**WHAT THE TASK ASKS**
Only lines holding the word "bodies" should be copied from the material.
-- start ENTRIES --
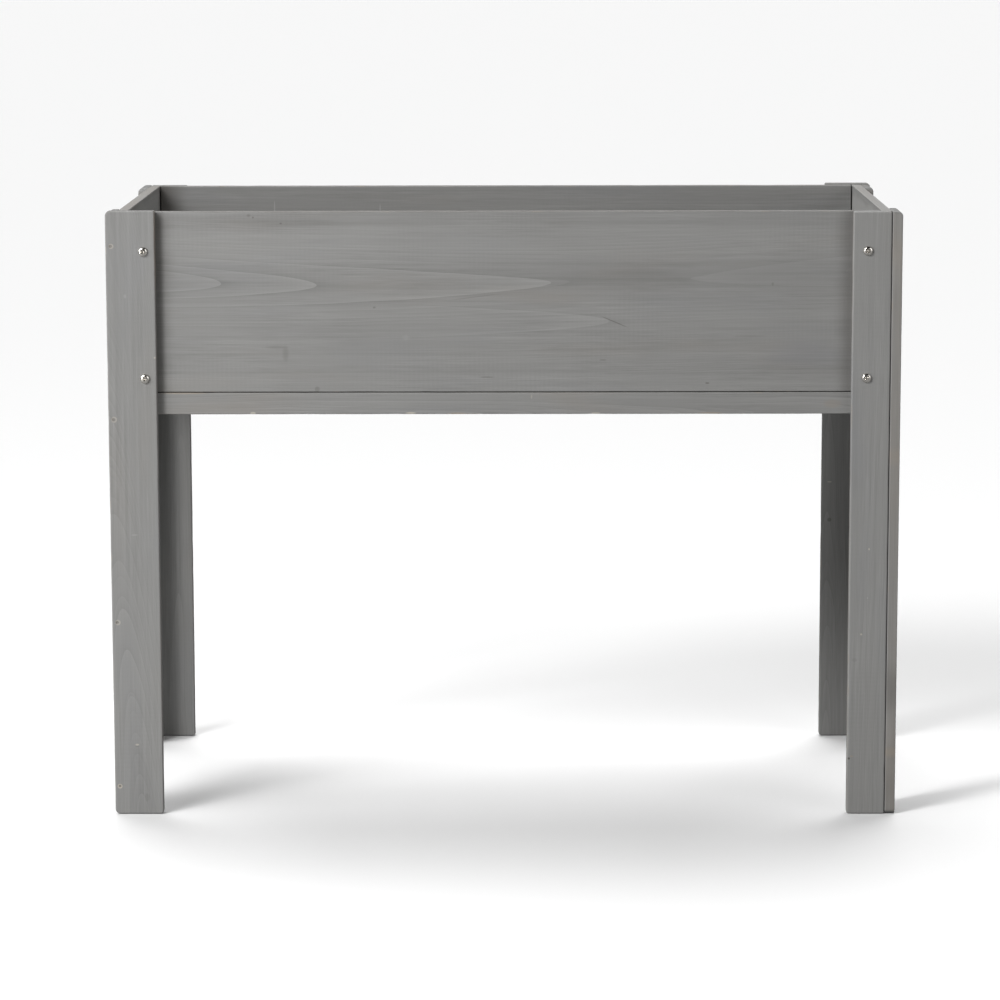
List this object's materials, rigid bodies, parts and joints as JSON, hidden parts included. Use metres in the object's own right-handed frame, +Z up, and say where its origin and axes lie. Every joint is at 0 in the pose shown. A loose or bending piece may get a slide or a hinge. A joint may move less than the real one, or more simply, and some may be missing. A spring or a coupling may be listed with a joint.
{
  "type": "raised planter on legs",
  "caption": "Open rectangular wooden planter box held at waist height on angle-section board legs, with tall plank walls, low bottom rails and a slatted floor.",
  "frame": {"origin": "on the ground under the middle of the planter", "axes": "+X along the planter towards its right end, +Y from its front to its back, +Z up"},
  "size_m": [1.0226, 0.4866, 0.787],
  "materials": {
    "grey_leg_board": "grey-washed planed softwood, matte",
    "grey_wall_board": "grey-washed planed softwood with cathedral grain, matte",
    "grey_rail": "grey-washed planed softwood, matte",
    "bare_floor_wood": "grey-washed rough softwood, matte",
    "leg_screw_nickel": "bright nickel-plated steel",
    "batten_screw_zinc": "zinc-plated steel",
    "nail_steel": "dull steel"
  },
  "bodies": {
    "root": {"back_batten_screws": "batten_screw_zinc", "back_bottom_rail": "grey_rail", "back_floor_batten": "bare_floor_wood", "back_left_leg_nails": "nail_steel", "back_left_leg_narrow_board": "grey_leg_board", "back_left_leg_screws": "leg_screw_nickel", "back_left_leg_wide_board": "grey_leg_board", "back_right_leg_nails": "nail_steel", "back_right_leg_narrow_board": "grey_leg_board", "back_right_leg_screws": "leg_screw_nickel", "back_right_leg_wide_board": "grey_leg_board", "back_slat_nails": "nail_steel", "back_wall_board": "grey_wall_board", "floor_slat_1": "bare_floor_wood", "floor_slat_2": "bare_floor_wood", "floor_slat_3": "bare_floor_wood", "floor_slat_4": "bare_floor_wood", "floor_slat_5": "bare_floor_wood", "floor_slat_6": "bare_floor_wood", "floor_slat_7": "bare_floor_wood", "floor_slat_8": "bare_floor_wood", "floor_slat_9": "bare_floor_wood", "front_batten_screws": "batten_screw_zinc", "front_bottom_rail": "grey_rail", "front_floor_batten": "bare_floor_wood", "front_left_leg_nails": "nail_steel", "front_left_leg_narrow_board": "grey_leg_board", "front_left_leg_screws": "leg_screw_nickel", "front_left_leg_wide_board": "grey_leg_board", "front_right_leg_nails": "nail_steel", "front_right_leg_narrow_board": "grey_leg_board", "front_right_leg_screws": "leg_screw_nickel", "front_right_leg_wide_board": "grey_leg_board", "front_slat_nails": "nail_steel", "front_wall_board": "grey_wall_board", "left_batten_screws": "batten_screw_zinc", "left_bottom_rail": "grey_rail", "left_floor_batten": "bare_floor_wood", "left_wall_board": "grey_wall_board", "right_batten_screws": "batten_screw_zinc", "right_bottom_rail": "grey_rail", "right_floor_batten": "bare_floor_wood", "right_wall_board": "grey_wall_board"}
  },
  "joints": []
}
-- end ENTRIES --
-- start ENTRIES --
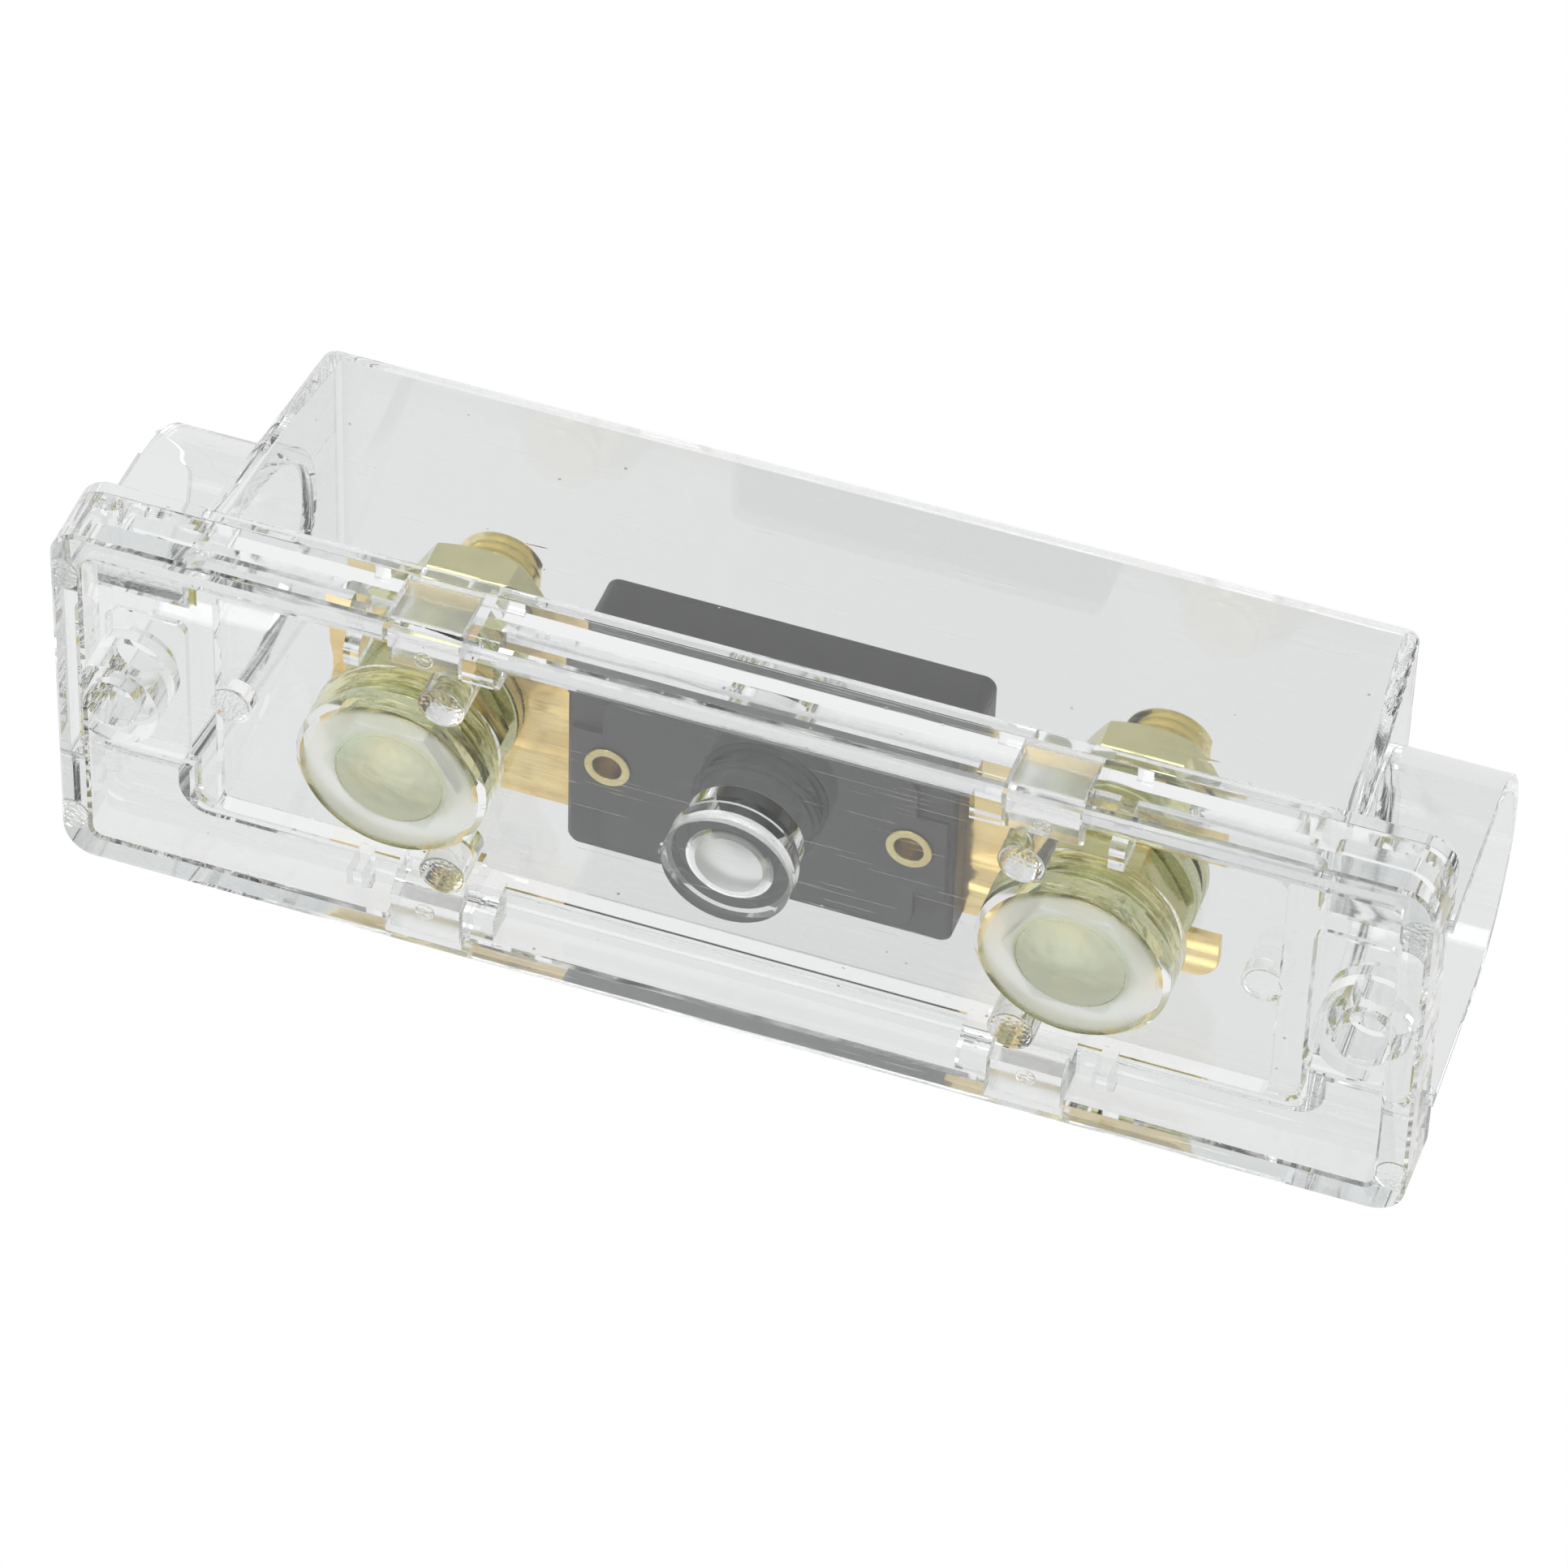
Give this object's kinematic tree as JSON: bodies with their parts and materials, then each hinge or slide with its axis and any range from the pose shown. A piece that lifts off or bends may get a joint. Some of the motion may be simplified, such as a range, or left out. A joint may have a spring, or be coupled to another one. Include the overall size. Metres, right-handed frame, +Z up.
-- end ENTRIES --
**COMPLETED EXERCISE**
List this object's materials, rigid bodies, parts and joints as JSON, hidden parts included. Use metres in the object's own right-handed frame, +Z up, and say where its origin and axes lie. Every joint is at 0 in the pose shown. A loose or bending piece may get a slide or a hinge. A joint may move less than the real one, or more simply, and some may be missing. A spring or a coupling may be listed with a joint.
  "bodies": {
Give this object's kinematic tree as JSON: bodies with their parts and materials, then each hinge or slide with its axis and any range from the pose shown. A piece that lifts off or bends may get a joint. Some of the motion may be simplified, such as a range, or left out. A joint may have a spring, or be coupled to another one. Include the overall size. Metres, right-handed frame, +Z up.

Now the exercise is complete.